Most of the users have kept their device on during the 30 days. This could mean that users are actually interested in the device keeping track of their activities and calories or at least interested in parameters that could be tracked automatically.

The latter hypotesis is also supported by the information gained from the analysis of the sleepDay dataset, where it is clear that not everyone is interested or want their sleep activities being tracked, and the weightLogInfo dataset, where very few people tracked their weight at least once.

What Bellabeat could do is manufacture a device that tracks daily activity and calories while also elaborate further through the use of surveys the interest of people in tracking other parameters such as sleeping activity and tracking weight to understand the reasons behind people not using such features as much.

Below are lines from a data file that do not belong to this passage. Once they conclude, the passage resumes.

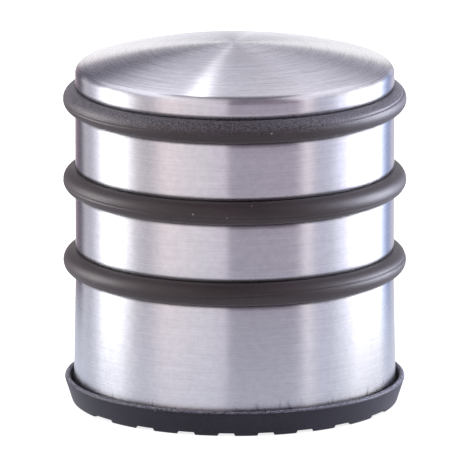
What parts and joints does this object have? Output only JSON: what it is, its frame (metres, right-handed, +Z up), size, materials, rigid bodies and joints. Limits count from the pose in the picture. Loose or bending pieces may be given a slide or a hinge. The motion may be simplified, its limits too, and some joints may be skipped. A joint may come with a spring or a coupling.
{
  "type": "door stop",
  "caption": "Weighted cylindrical door stop: domed brushed steel body with rubber bumper rings in rolled grooves and a ribbed rubber foot.",
  "frame": {"origin": "on the floor, at the middle of the foot's ribbed underside", "axes": "+Z up along the axis of the body; the ribs under the foot run along Y, and X runs across them"},
  "size_m": [0.0847, 0.0846, 0.09],
  "materials": {
    "stainless_steel": "brushed round the axis, satin",
    "ring_rubber": "moulded, matt",
    "foot_rubber": "moulded, matt, fine grain",
    "cement": "cast, rough",
    "zinc_plated_steel": "rolled and zinc plated",
    "adhesive": "translucent adhesive on a film"
  },
  "bodies": {
    "root": {"shell": "stainless_steel", "upper_ring": "ring_rubber", "middle_ring": "ring_rubber", "lower_ring": "ring_rubber", "ballast": "cement", "closing_plate": "zinc_plated_steel", "adhesive_disc": "adhesive", "foot": "foot_rubber"}
  },
  "joints": []
}
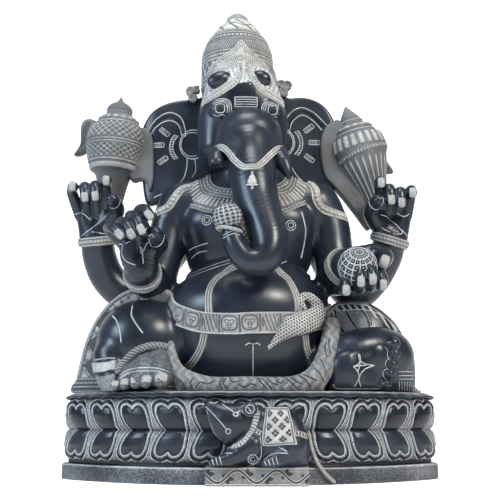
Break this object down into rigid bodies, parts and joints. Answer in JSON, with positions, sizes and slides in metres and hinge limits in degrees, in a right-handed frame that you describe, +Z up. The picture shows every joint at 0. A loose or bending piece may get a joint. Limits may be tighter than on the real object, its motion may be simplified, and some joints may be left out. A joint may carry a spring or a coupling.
{
  "type": "ganesha idol",
  "caption": "Seated four-armed elephant-headed idol in carved black granite, holding two conches, on a double lotus pedestal with a mouse in front.",
  "frame": {"origin": "middle of the flat underside of the pedestal", "axes": "+Z up, the idol faces -Y, its right side on -X"},
  "size_m": [0.912, 0.5495, 1.22],
  "materials": {
    "polished_granite": "polished",
    "chiselled_granite": "chiselled",
    "pale_granite": "rubbed chisel marks"
  },
  "bodies": {
    "root": {"base_plinth": "chiselled_granite", "lower_lotus_course": "polished_granite", "upper_lotus_course": "polished_granite", "seat_slab": "pale_granite", "mouse_ledge": "chiselled_granite", "mouse": "polished_granite", "mouse_saddle_cloth": "pale_granite", "mouse_tail": "pale_granite", "seat_cloth": "chiselled_granite", "right_thigh_drape": "chiselled_granite", "left_thigh_drape": "chiselled_granite", "right_leg": "polished_granite", "left_leg": "polished_granite", "right_foot": "polished_granite", "left_foot": "polished_granite", "right_anklet": "pale_granite", "left_anklet": "pale_granite", "belly": "polished_granite", "waist_band": "chiselled_granite", "belly_straps": "pale_granite", "snake_belt": "chiselled_granite", "chest": "polished_granite", "necklace": "chiselled_granite", "head": "polished_granite", "right_ear": "polished_granite", "left_ear": "polished_granite", "right_ear_flower": "chiselled_granite", "left_ear_flower": "chiselled_granite", "trunk": "polished_granite", "trunk_sweet": "pale_granite", "trunk_tassel": "pale_granite", "trunk_bell": "pale_granite", "broken_tusk": "polished_granite", "full_tusk": "polished_granite", "crown_band": "chiselled_granite", "crown_plaque": "pale_granite", "crown_dome": "chiselled_granite", "crown_bead_tier": "chiselled_granite", "crown_top_rings": "pale_granite", "crown_finial": "chiselled_granite", "right_front_arm": "polished_granite", "left_front_arm": "polished_granite", "right_rear_arm": "polished_granite", "left_rear_arm": "polished_granite", "right_front_hand": "polished_granite", "left_front_hand": "polished_granite", "right_rear_hand": "polished_granite", "left_rear_hand": "polished_granite", "right_front_bracelet": "pale_granite", "left_front_bracelet": "pale_granite", "right_rear_bracelet": "pale_granite", "left_rear_bracelet": "pale_granite", "right_armlet": "pale_granite", "left_armlet": "pale_granite", "right_conch": "chiselled_granite", "left_conch": "chiselled_granite", "sweet_ball": "pale_granite"}
  },
  "joints": []
}
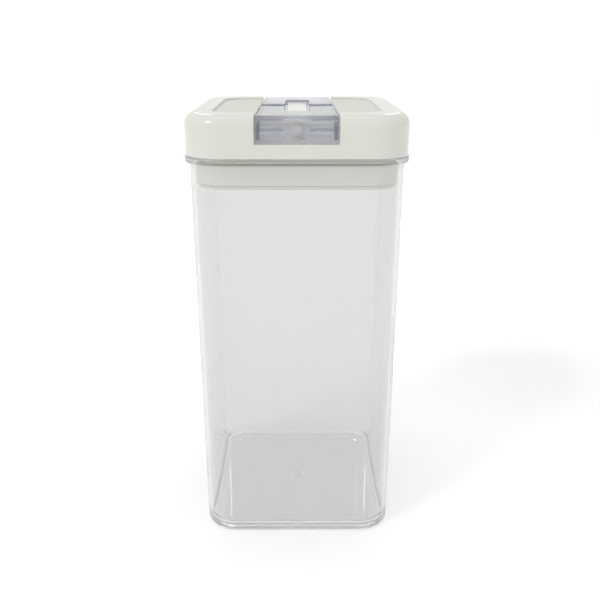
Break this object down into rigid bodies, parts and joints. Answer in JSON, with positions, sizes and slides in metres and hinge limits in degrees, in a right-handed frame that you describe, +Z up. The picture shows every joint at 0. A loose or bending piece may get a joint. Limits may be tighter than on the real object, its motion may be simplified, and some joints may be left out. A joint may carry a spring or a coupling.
{
  "type": "storage canister",
  "caption": "Tall square clear storage canister with a white flip-lock lid: clear wings raise a bridge whose plate squeezes the lid's gasket against the wall.",
  "frame": {"origin": "centre of the face the canister stands on", "axes": "+Z up through the mouth; +X to the right; the front, where one wing's face shows, is -Y"},
  "size_m": [0.1062, 0.1062, 0.223],
  "materials": {
    "clear_body": "clear moulded plastic, polished, faintly blue where it is thick",
    "clear_wing": "clear moulded plastic, polished, blue-grey through its thickness",
    "white_lid": "glossy moulded white plastic with fine-grained sunk panels",
    "white_plate": "satin moulded white plastic",
    "white_silicone": "matt translucent white silicone",
    "seal_rubber": "matt silicone",
    "steel": "stainless steel wire and pin stock"
  },
  "bodies": {
    "canister": {"canister_body": "clear_body"},
    "lid": {"lid_cover": "white_lid", "lid_base": "white_lid", "gasket": "white_silicone", "return_spring_front": "steel", "return_spring_rear": "steel", "post_seal_front": "seal_rubber", "post_seal_rear": "seal_rubber", "cover_screw_1": "steel", "cover_screw_2": "steel", "cover_screw_3": "steel", "cover_screw_4": "steel"},
    "plate": {"pull_bridge": "white_lid", "pressure_plate": "white_plate", "hinge_pin_front": "steel", "hinge_pin_rear": "steel", "post_screw_front": "steel", "post_screw_rear": "steel"},
    "wing_front": {"wing_front": "clear_wing"},
    "wing_rear": {"wing_rear": "clear_wing"}
  },
  "joints": [
    {"name": "lid_lift", "type": "slide", "parent": "canister", "child": "lid", "axis": [0, 0, 1], "range_m": [0, 0.11]},
    {"name": "plate_drop", "type": "slide", "parent": "lid", "child": "plate", "axis": [0, 0, -1], "range_m": [0, 0.0025], "deforming": ["gasket", "return_spring_front", "return_spring_rear"]},
    {"name": "wing_front_turn", "type": "hinge", "parent": "plate", "child": "wing_front", "pos_m": [0, -0.0087, 0.2148], "axis": [-1, 0, 0], "range_deg": [0, 85]},
    {"name": "wing_rear_turn", "type": "hinge", "parent": "plate", "child": "wing_rear", "pos_m": [0, 0.0087, 0.2148], "axis": [1, 0, 0], "range_deg": [0, 85]}
  ],
  "couplings": [
    {"joint": "plate_drop", "follows": "wing_front_turn", "m_per_rad": 0.0016852},
    {"joint": "wing_rear_turn", "follows": "wing_front_turn", "ratio": 1}
  ]
}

The information found through the analysis of the average minutes of activities during the week may point towards the users of the device being mainly working people since the activity minutes seem to increase after the usual working hours while during the weekend the trend seem to be the opposite: more minutes during working hours and less after. Together with the information of the amount of activity done on average varying a lot from person to person, this could lead to a scenario where users using this device fall under different profiles and therefore be interested in custom plans that would optimize the time they have at their disposal.